What’s more, sometimes I think that our faith leaders in the West are complicit in this confusion. We sell certainty and control through a variety of different mechanisms. Let’s face it: it’s easy to do, and it keeps people satisfied.
But I suspect some of us (clergy included) suspect, even hope that there’s something more hiding on the other side of all this apparent concreteness.
And, again, we need it. We need something more than this false security. Look around at our culture: we are still dominated by agendas that lack compassion, that seek domination, power and control, that are still primarily concerned with “yes but what do I get out of it? How do I protect my Kingdom?”
I think the message we hear from Jesus in the Bible takes issue with this perspective, and I wonder (a) if “Jesus people” even want what He wants (and let’s face it, Jesus wants a lot); and (b) if we church leaders are willing to go the extra mile to point people towards this deeper way of living.
I’m not excluding myself from this conversation: I know how hard it is to offer up everything to Jesus, and I confess that sometimes I also balk at this offer to surrender my selfish desires.
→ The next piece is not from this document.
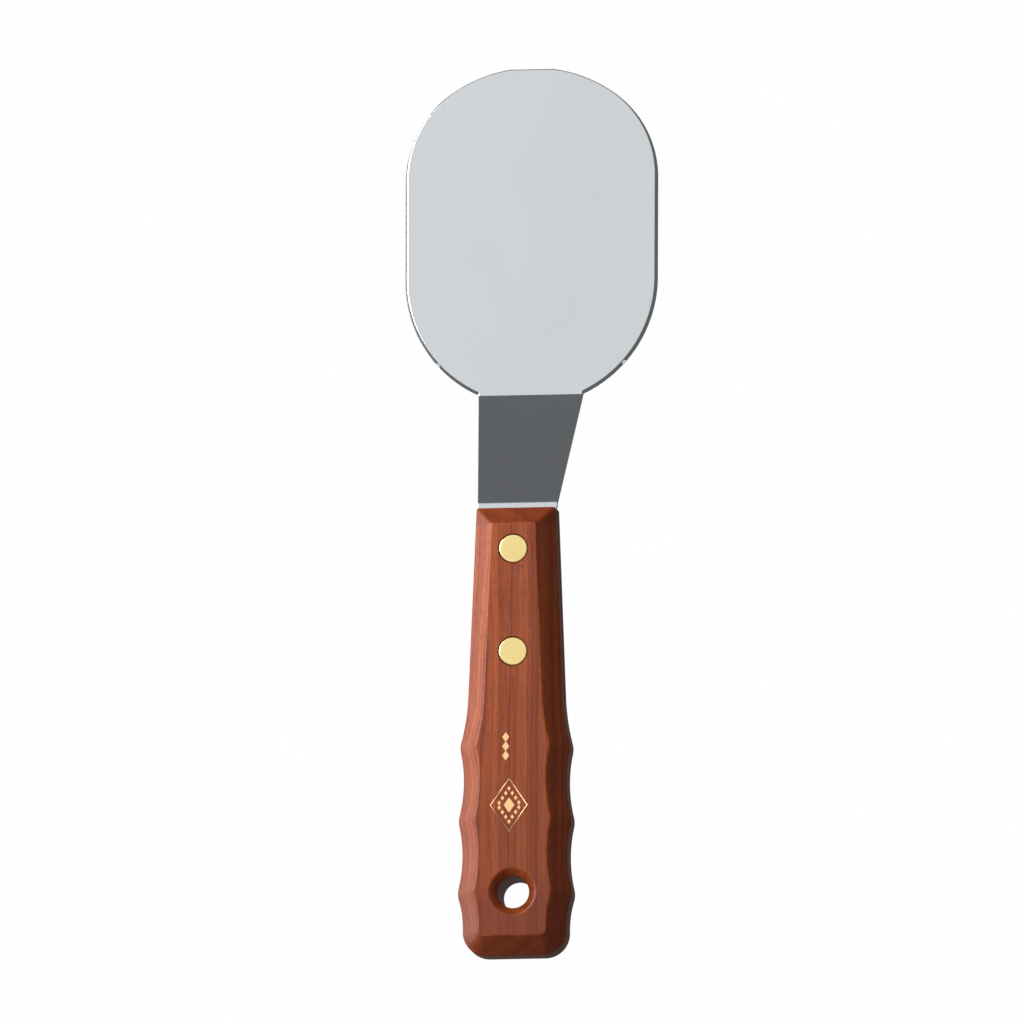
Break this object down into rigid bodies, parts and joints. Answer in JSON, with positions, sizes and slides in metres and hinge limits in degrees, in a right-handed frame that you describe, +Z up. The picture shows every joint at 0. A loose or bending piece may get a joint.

And I also know that sometimes this Gospel doesn’t always sound like—on the surface at least—”good news” to the West, a culture that is build on more and more and more and radical individualistic freedom.
“This may cost you everything you think you need” is a difficult sell.
“The reward waiting for you after you have freed yourself from your desires is unbelievable, but unfortunately largely unseen” isn’t much easier.
And that’s what faith is.
For me, from what I’ve seen and heard and discovered in the few truly “holy” people I’ve encountered in my life, what passes for faith is a gentle detachment and acceptance of life on life’s terms, and an unencumbered dive into the mystery of life, and God.
It’s beautiful to behold, and I’d like to experience more of it in my life.